私の手元に「ベテラン市職員の告発、大阪市役所のナカは闇」という本があります。著者は初村尤而さん(当時、大阪市役所労働組合浪速区役所支部執行委員)です。1991年初版、出版元は日本機関紙出版センターです。共産党系ということでしょう。少し古い話(26年前)になって申し訳ないのですが、ちょっとこの本を見てみたいと思います。この本の中の21章に《役立たずの区役所、そのからくり》という項目があります。その中で著者は、

「区役所は大阪市政の第一線の役所。何か困ったことがあったら、区役所に言いに行けば何とかしてもらえるのではないか、と区民ならそう期待しているのですが、どっこいそれほど甘くない。実際は、思ったほど頼りがいがないのが区役所の現実です」。との書き出しで始まります。続いて、

「例えば『近くの公園の街灯が消えているから直して欲しい』とか、『国民健康保険料の計算方法がおかしい』とか、『公金を勝手に使い込むとはけしからん』といった、ちょっと込み入った話になると、『区役所ではどうにもなりません』と断られるか、せいぜい『関係先に連絡しておきます』といわれるのがおちです。結局、大事なことは中之島の本庁や他の部署が決め、ただ窓口で受け付けたり、税金を集めたりするだけが、区役所の姿なのです。区長なんか、ただのヘソだと悪口をたたく人もいます。区役所が大事なところで頼りがいがない、というのはそういう意味です」。「区民全体のために使われるお金はほとんどなく、中之島の本庁が全てを握っていると言ってもいい現状です。これでは区民がいろいろやってほしいと思っても、できるわけがありません」。と区役所の問題点を指摘しています。

次に「区役所をつくり変えよう」と呼びかけ、

「今みたいな区役所ではどうしょうもないから、これを改革しようという提案が、6年前に発表されました。・・・まず改革の第一段階として、区民が主人公になる行政区に近づけるため、①生活道路や小さな公園、それに保育所や老人センターなど地域的な社会福祉施設の維持管理や、ある程度の規模までの土木工事の施工などは区役所でする。②区役所と区長の権限をもっと強くし住民要求の解決に役立つ区役所にする。③土木公営所や清掃事務所、保健所、保育所など区内にある事務所などを区役所に統合してしまって、区民の要件の多くが区役所でかなえられるようにする、という提案です」。

そして「いっそ区長は選挙で決めたら」として、

「そして第二段階が画期的です。①区民の選挙で選ばれた代表による区民議会を設けて、区民の声を区政に反映させるようにする。
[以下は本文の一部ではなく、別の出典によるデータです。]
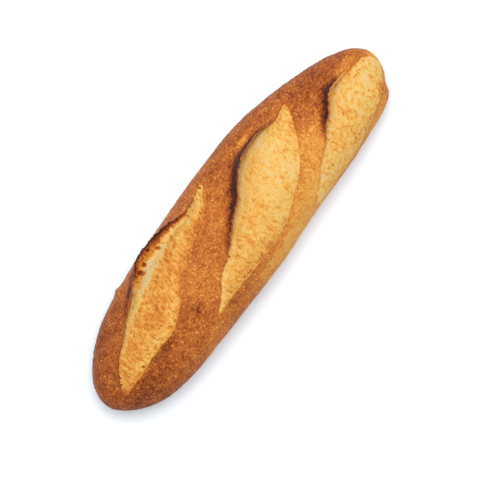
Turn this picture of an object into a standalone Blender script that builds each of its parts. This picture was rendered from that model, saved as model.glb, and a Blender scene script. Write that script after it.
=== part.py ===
"""A short baguette with three slashes, as one solid that lies on its flat base.

The loaf is a loft between unlike cross-sections that stand along X. Each one is a closed line round the loaf:
the flat base, the two sides, and a top in which every slash is a band. Across a band the line leaves the crust
at the crease, runs over the torn crumb, dips into the valley under the ear, climbs its inner wall, and turns
round the lip onto the raised crust behind it. Away from its slash a band lies flat in the crust.

Blender units are metres: X along the loaf, Y across it towards the ears, Z up from the surface it rests on.
"""

import math

import bmesh
import bpy
import numpy as np

MM = 0.001

# The loaf, in millimetres. Each station is (x, right edge y, left edge y, crown height).
HALF_LENGTH = 130.0
TIP_HEIGHT = 18.0
SIDE_SHIFT = 0.32  # stands the loaf so that the X axis halves its width
STATIONS = (
    (-130.0, -4.5, -4.5, TIP_HEIGHT),
    (-126.0, -14.8, 7.6, 27.0),
    (-118.0, -23.2, 15.2, 33.5),
    (-104.0, -30.6, 23.2, 39.5),
    (-84.0, -34.6, 29.3, 44.5),
    (-60.0, -35.5, 32.6, 47.5),
    (-30.0, -36.0, 34.3, 49.5),
    (0.0, -36.4, 35.6, 50.0),
    (30.0, -34.2, 35.7, 49.5),
    (50.0, -33.7, 34.2, 48.5),
    (70.0, -33.2, 30.1, 46.5),
    (90.0, -31.8, 24.7, 43.0),
    (108.0, -29.5, 18.0, 38.5),
    (117.0, -26.0, 13.2, 34.5),
    (121.0, -20.6, 10.8, 32.0),
    (125.5, -15.8, 6.6, 28.0),
    (130.0, -3.5, -3.5, TIP_HEIGHT),
)
BELLY_SHARE = 0.4  # how high the loaf is widest, as a share of its height
DOME_POWER = 2.15  # 2 is a round crown, and more is a squarer one
BASE_SHARE = 0.66  # the flat base's width, as a share of the loaf's
HEEL = 20.0  # the underside turns up over this length at each end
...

②区長は、区民の選挙で選ばれた人を市長に任命させる、という提案です。こういう改革をすれば、今の区役所とは違って、区民にとって本当に役立つ区役所が登場するのは間違いありません」。と提案しています。

なかなかおもしろい提案ですね。当時としては大胆な提案、一考に値すると思います。ただ肝心の共産党からの議会での発言は、私はあまり聞き及ばず、発信力がないように感じます。この区役所改革は都構想の最重要課題であり、すでに橋下市政で大きく進んだ部分もあり、今は総合区の議論もなされるようにもなりました。しかし、最終的には区長や区議会議員を選挙で決める特別区制度の導入によって、初村氏が指摘された課題の多くは解決されるのではないでしょうか。